Hearing Loss in Older Adults

Hearing Loss in Older Adults


When Mickey Fisher sits at the dinner table with his son and grandchildren, he feels like just a smiling face and a nodding head. He focuses on his string beans and chicken and holds down his grandson to prevent him from climbing on the table. His son turns his way and moves his mouth. Mickey hears something. It was a question, but the details of the question – he cannot decipher. His hearing has deteriorated so much in the last few years that his world is nearly silent and very lonely. Mickey represents so many older adults with hearing loss.

Approximately one in three people in the United States between the ages of 65 and 74 have hearing loss, and nearly half of those older than 75 have difficulty hearing. When hearing loss goes untreated, seniors can experience the following:


  • Frustration
  • Anger
  • Depression
  • Loneliness
  • Cognitive Decline


Hearing loss is a significant safety issue as well. With weakened hearing, a person may not be able to hear a siren, a verbal warning, and directions for medication management from the pharmacist.

Seniors with untreated hearing loss report a lower quality of life than those without hearing loss or those whose hearing loss has been treated with hearing aids.

But surprisingly, the majority of people with hearing loss do not use hearing aids. Some individuals are in denial. Since hearing loss occurs slowly over a period of time, they often don’t realize the significant loss that has occurred. They may blame others for not speaking clearly or for mumbling. In addition, wearing a hearing aid for many represents a submission to old age. The “I’m fine, leave me alone,” comment is a person’s attempt to exert his/her independence and strength. For some, hearing aids may also appear complicated to use and yet another challenging device for an older adult to adapt to. Perhaps the most valid reason pertains to cost. Medicaid does not cover hearing aids. With prices hovering around $2500 for a single hearing aid, this can be very difficult for low-income individuals.

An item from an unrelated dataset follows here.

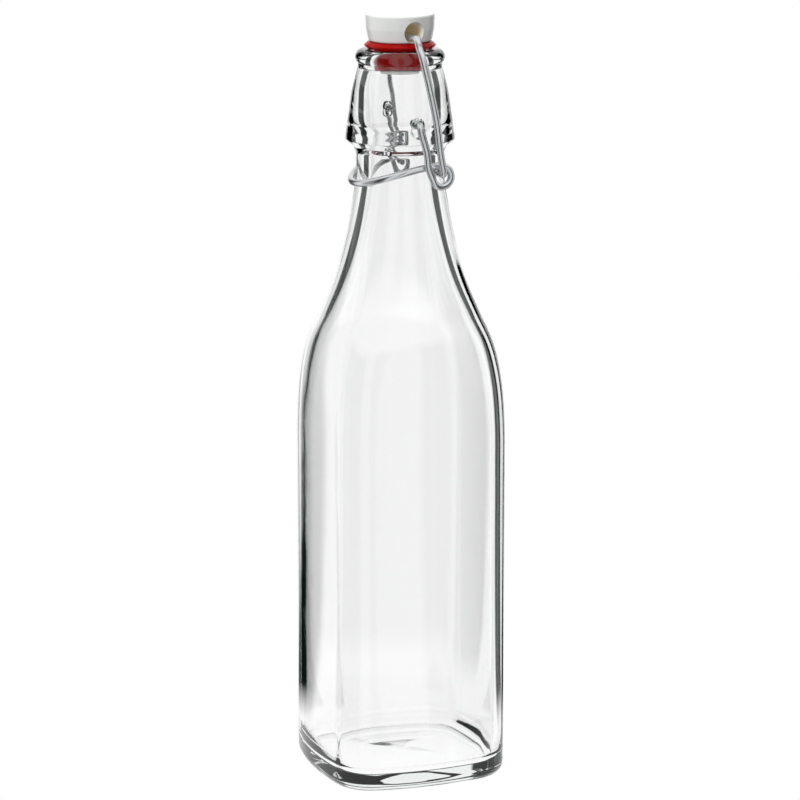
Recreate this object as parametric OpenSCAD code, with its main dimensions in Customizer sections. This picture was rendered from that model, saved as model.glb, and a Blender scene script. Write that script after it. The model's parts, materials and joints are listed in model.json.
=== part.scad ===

Nevertheless, it should be researched and pursued. When possible, family members should urge their relatives to obtain help. Whether it’s a hearing aid or amplifier, a cochlear implant, or simply learning how to read lips, older adults will benefit greatly from improved hearing.

They will be more aware of their surroundings, less lonely, more productive, more alert on a cognitive level, and more connected to the world around them.